Nous n’avons pas du tout le droit d’en vouloir à tous ceux qui par leurs actes et leurs propos tentent de semer des embûches sur le chemin de notre renaissance nationale ou continentale. Qu’ils s’appellent Bédié, Ado, Banny ou Sarkozy, ils ne peuvent être pris pour cibles. La tâche à accomplir est trop grande pour que l’on s’embarrasse de considérations personnalisées. L’Afrique digne dont un pan réside en Côte-d’Ivoire devra, sans perdre la moindre minute, surmonter les outrages et se remettre au travail. Face aux humiliations, face au sarcasme et au négationnisme, la sérénité et l’ardeur au travail permettront à notre continent de renaitre de ses cendres.

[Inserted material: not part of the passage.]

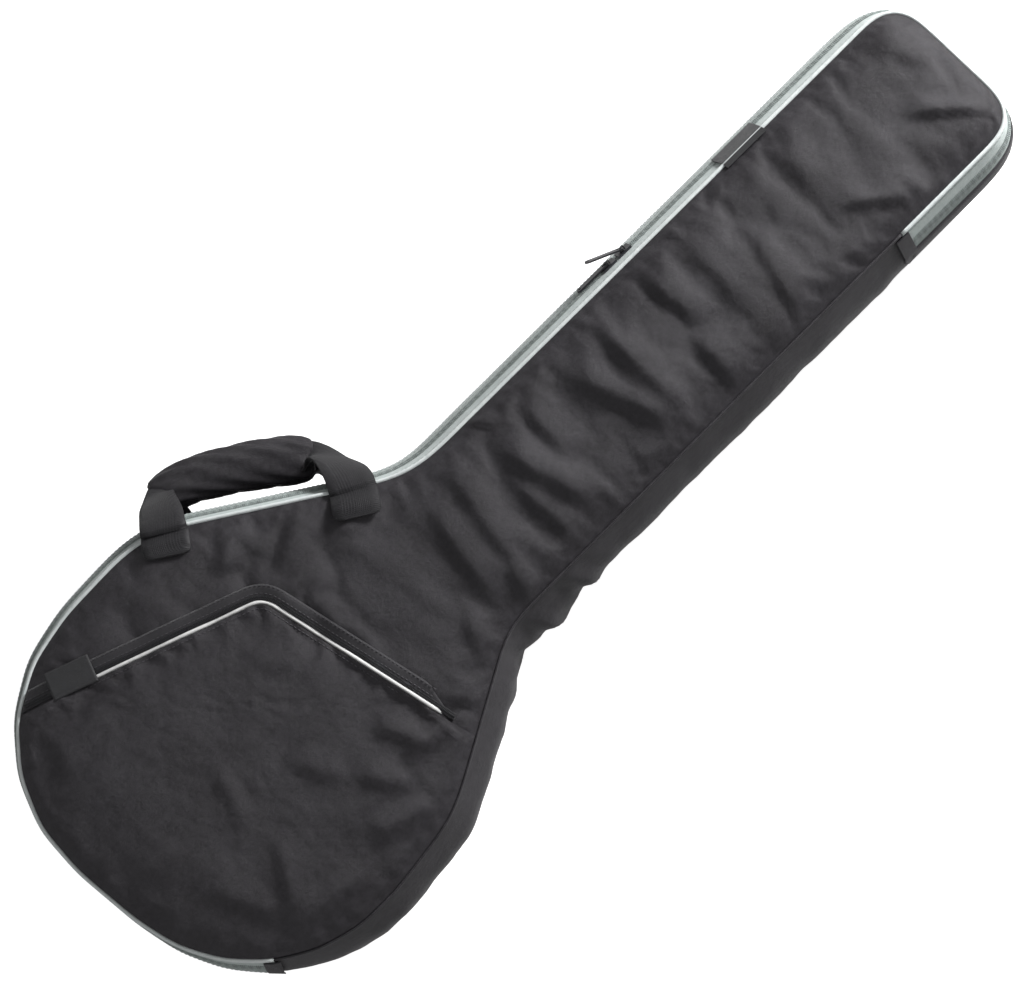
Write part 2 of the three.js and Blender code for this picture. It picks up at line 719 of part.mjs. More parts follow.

Excellences Lectrices, Excellences Lecteurs, la Côte-d’Ivoire ne sera jamais aussi forte qu’en déjouant tous les pronostics des oiseaux de mauvais augure. Quelqu’un a parlé de la capitale de la paix. J’ai envie de libérer Bouaké de l’exclusivité d’une telle charge. Et si toute l’Afrique en était la capitale ? Le "monde entier", me répondraient sans doute, les universalistes, les vrais !
2 commentaires:
Le parallèle que vous faites entre le discours de Sarkozy à Dakar et celui hypothétique de Merkel en Israël fait mouche, cette simple démonstration suffit à elle seule à réaliser l'inconscience des propos de Sarkozy...
Bien joué
Y-voir-plus, vous y voyez plutôt bien !
Je suis opposé aux thèses essentialistes qui voudraient confiner l'Afrique en une terre d'exception radicale.Je pense qu'il y a des fondamentaux qui s'appliquent à tous les hommes. Ce qu'on ne peut dire sur la mémoire des juifs déshumanisés on ne peut le dire sur celle des noirs ayant subi le même sort.